** Start of AVAILABLE DATA **
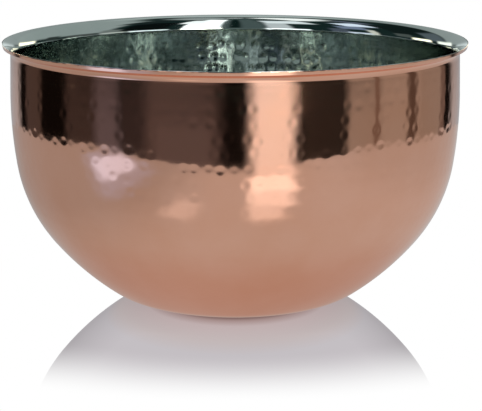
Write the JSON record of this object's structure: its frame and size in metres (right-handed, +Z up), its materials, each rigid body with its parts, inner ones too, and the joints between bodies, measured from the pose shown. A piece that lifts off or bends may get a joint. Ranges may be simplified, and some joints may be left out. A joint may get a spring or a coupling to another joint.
{
  "type": "hammered copper bowl",
  "caption": "Deep round mixing bowl: hammered copper jacket nested over a polished steel liner, with a flared lip and a small flat foot.",
  "frame": {"origin": "centre of the flat foot, on the surface the bowl stands on", "axes": "+Z up along the bowl's axis of symmetry; X and Y are alike, because the shape is round"},
  "size_m": [0.247, 0.247, 0.1424],
  "materials": {
    "hammered_copper": "hammered, polished copper",
    "polished_steel": "bright polished stainless steel"
  },
  "bodies": {
    "root": {"copper_shell": "hammered_copper", "steel_liner": "polished_steel"}
  },
  "joints": []
}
** End of AVAILABLE DATA **
Print out the whole listing exactly as it appears.

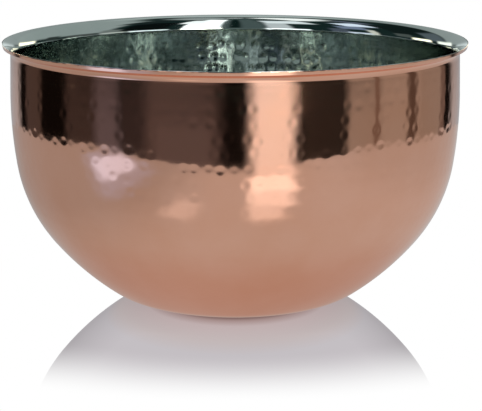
Write the JSON record of this object's structure: its frame and size in metres (right-handed, +Z up), its materials, each rigid body with its parts, inner ones too, and the joints between bodies, measured from the pose shown. A piece that lifts off or bends may get a joint. Ranges may be simplified, and some joints may be left out. A joint may get a spring or a coupling to another joint.
{
  "type": "hammered copper bowl",
  "caption": "Deep round mixing bowl: hammered copper jacket nested over a polished steel liner, with a flared lip and a small flat foot.",
  "frame": {"origin": "centre of the flat foot, on the surface the bowl stands on", "axes": "+Z up along the bowl's axis of symmetry; X and Y are alike, because the shape is round"},
  "size_m": [0.247, 0.247, 0.1424],
  "materials": {
    "hammered_copper": "hammered, polished copper",
    "polished_steel": "bright polished stainless steel"
  },
  "bodies": {
    "root": {"copper_shell": "hammered_copper", "steel_liner": "polished_steel"}
  },
  "joints": []
}